Gold rallies off chart support

And finally, I warned that although there were shed loads of economic data this week I doubted they would have much effect. In the UK CPI pushed through the 5% level to 5.2%, above market expectations, but frankly dear, no-one gave a damn. The German ZEW economic sentiment indicator came out at a whopping -63 (-51 expected), but accompanied by a statement that those interviewed after various bank bailouts were more optimistic. In both cases, equities barely paused to digest the news before moving on up.

In a busy afternoon look out for the official US bank bailout announcement part 2 (or is it 3 now?) and in Ireland at 3.45pm Mr Lenihan will deliver his first budget speech.

Happy Trading

Update. Now long of £2 FTSE at 4485.

11 Responses to “UK Equities Back Above 4500”

  1. FT Says:

    hah! Well I really went the distance. with the market up above 4520 I moved my stop up to 4505 and now I’m out. I guess the next test will be to see if 4500 holds, but there must be some danger of the US flying again. there looks to be a bit of room before the moving average resistances kick in.

  2. FT Says:

    back in at ‘18

  3. ken Says:

    Hi FT,

    I’m with you on trying to make some cash on the long side — although I reckon the bigger picture remains that we’re in a downtrend.

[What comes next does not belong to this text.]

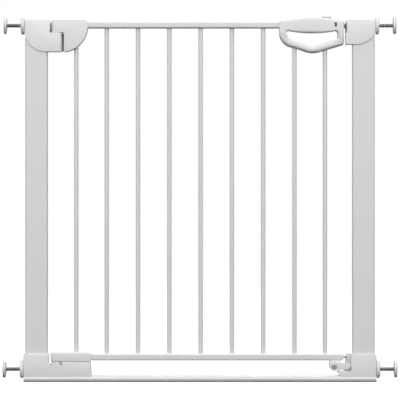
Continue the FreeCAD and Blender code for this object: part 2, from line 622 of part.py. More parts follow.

    With all my Oct options back out the money (and who’d have believed that last Friday), I couldn’t resist writing the Nov 3500s this morning. It’s a 5-week month coming up but 80p of premium was too tempting, even with the volatility we’ve been seeing. I’ll be looking to take profits on this, I think, rather than run to expiry.

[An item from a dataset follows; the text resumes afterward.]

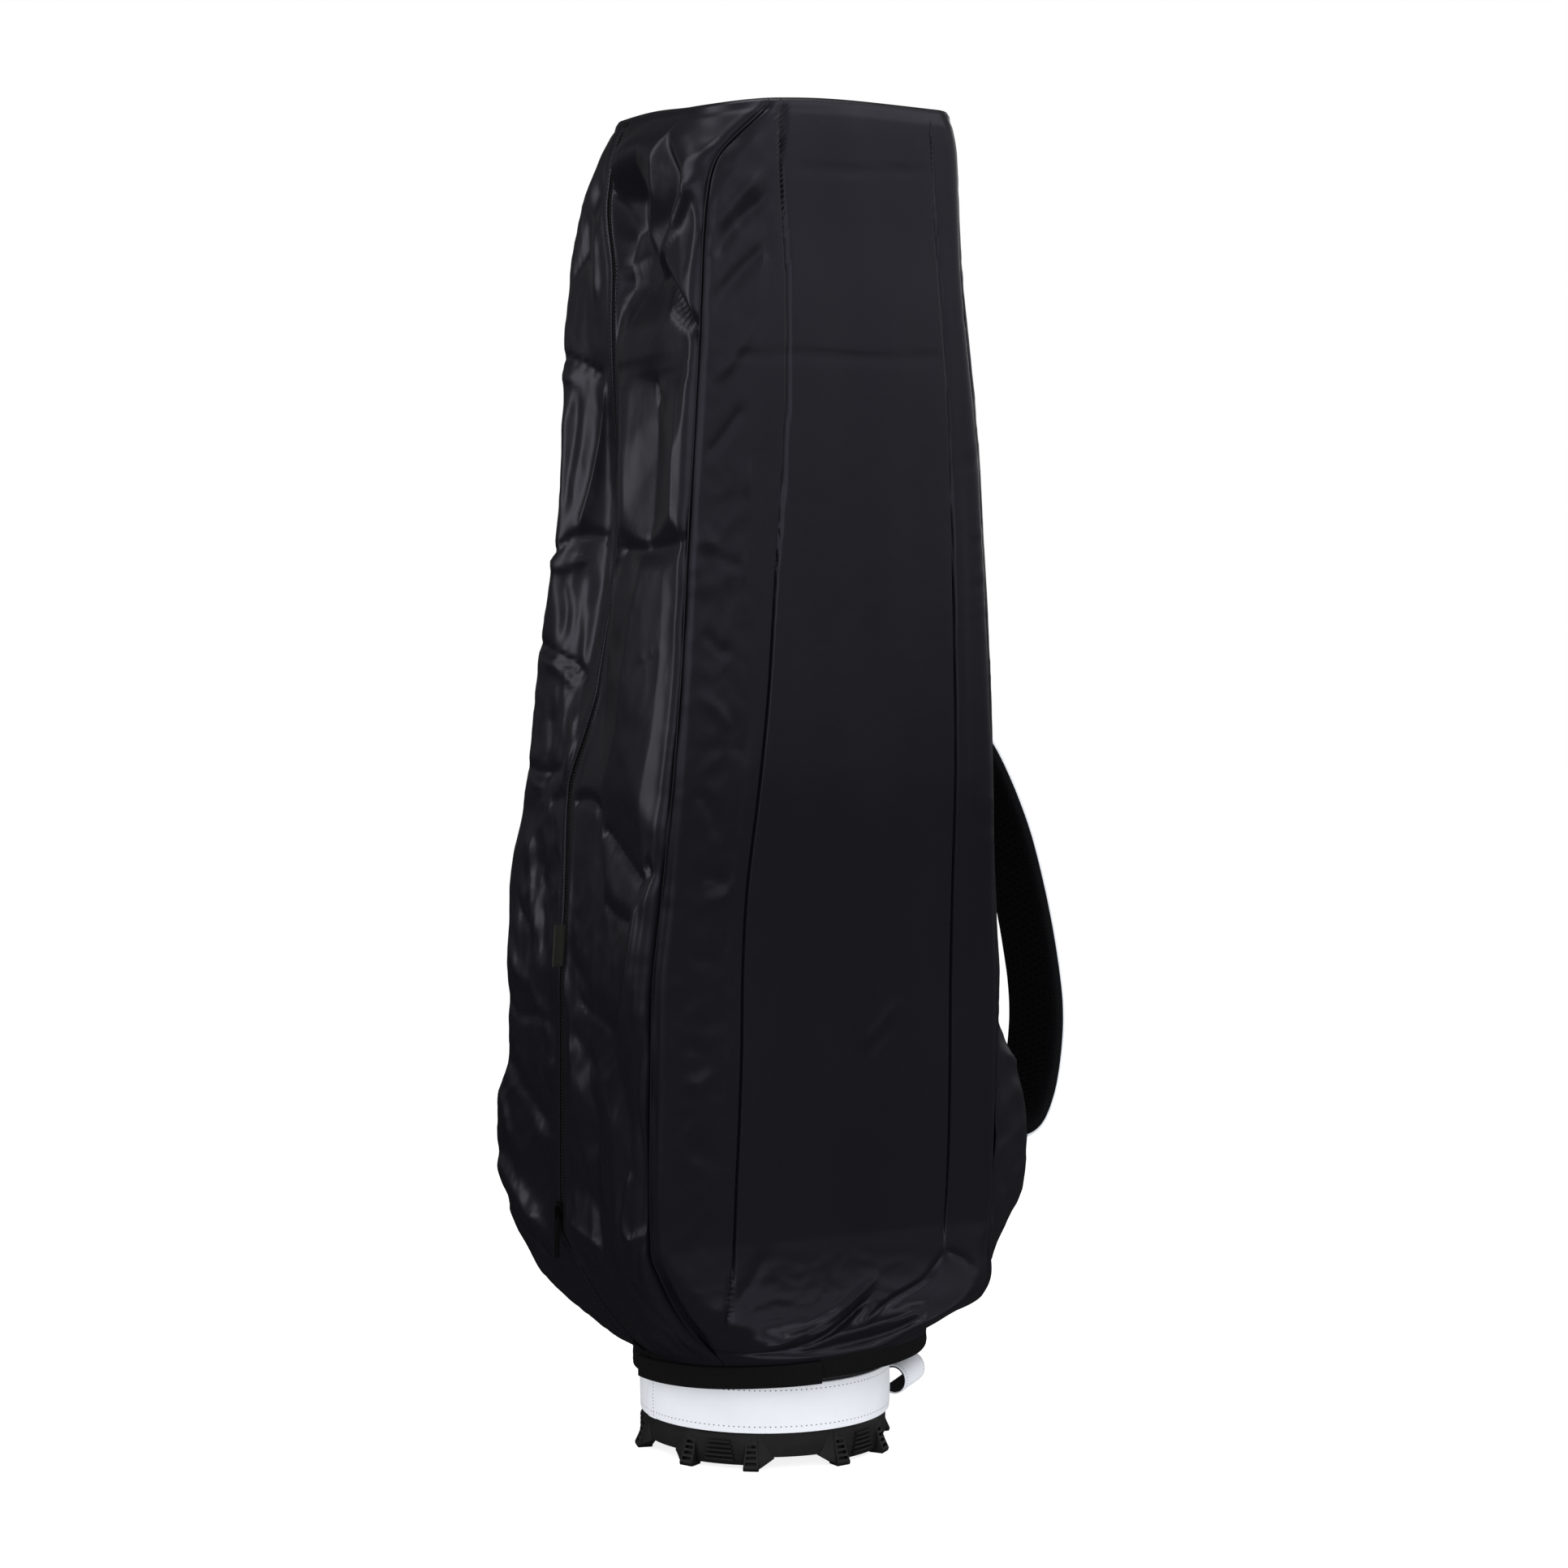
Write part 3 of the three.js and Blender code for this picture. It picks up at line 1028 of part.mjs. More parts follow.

    I’ve also taken small long positions in the S&P500 and Nasdaq, which should allow me to profit from the new mood of euphoria. Trick will be to get out before that mood evaporates. Avoiding FTSE given the option positions, although it’s all pretty well correlated.

  4. FT Says:

    Hi ken,
    yeah i’m a grumpy begrudging long;had to close out my best Nov options on Fri, so a touch wary of getting the current special offers. Not really riding the long trades, so getting small pluses rather than bagging the big-one.

  5. FT Says:

    i’ve gone the other way 9and I’m not talking Dale winton).

  6. Gazza P Says:

    Is the ‘invisible hand’ going to step in at eight thirty this evening, or have they used their ammunition on the banks this afternoon?

  7. Gazza P Says:

    Not as spectacular as yesterday but 150 points on the DOW in 7 minutes is not to be sniffed at. Unfortunately Hank’s wristwatch must be slightly fast, he went two minutes too early.

  8. FT Says:

    Yep, it looked like we could have breached the 9000 barrier if it wasn’t for the ‘official guidance’. I wonder if similar tactics will be used to close the S&P above 1000.

  9. Simon Newman Says:

    Hi guys

    have been playing the short game all day - OK lost this morning big time - but won the afternoon so bit like a 2-1 win - just do not like anything long at the moment as per previous comments - sorry

  10. FT Says:

    Hi Simon,
    was up as late as you last night, but finishing off a piece due out later. Yep, I quickly saw the error of my ways and turned short. Kept £6 short open overnight and reaping the benefits this morning.

  11. FlashRabbit Says:

    I”m doing the bi-trade thing and running two positions - a long Dow rolling bet from 8702 at £1/pt (took most of the profit off that yesterday and left just £1 going) and a short Dow at £2/pt from 9390. Will probably close out the long if the dow drops below 9000, which looks entirely possible. Also have broken the habit of the last few months and gone long gold, short USD/JPY and USD/EUR. However USD is staying relatively strong so I may come out of that soon unless there’s a big move (more shocking US data???) that weakens the USD. I reckon it’s due for a reversal, partly because the data isn’t getting any better…If USD stays strong then the deflationary call is still in place and I expect gold to weaken further, basically in line with the collapse in commodity prices everywhere and global recession.

    FT Alphaville had a great piece on gold from merrill lynch yesterday - very thoughtful, very useful - http://ftalphaville.ft.com/blog/2008/10/14/17030/markets-live - quoting a bit here -

    Long-term, bailouts could create metals price inflation
    In the long-run, base metals prices could pick up again. Supply capacity in many
    commodities remains constrained as the sector has not received the much
    needed capital investment. Thus, while the bailout may help keep banks afloat by
    printing more money, it will not lead to an expansion in metals supplies and could
    bring about a second round of metals price inflation as energy prices recover.

    Gold could continue to move higher in three stages
    As the ultimate store of value, we believe three variables can explain changes in
    the price of gold: risk, currency and commodity prices. Departing from this analytic
    framework, we believe gold could surge to $1500/oz in three steps. First, with the
    outburst of the credit crisis in August 2007, a rising risk premium has pushed gold
    up. The second stage will primarily be about USD weakness. Finally, as currency
    markets stabilize, the third stage in the appreciation of gold could be driven by an
    energy price recovery. The main risk to this view would be a very broad and longlasting
    global recession, as a deflationary spiral could reduce gold’s allure.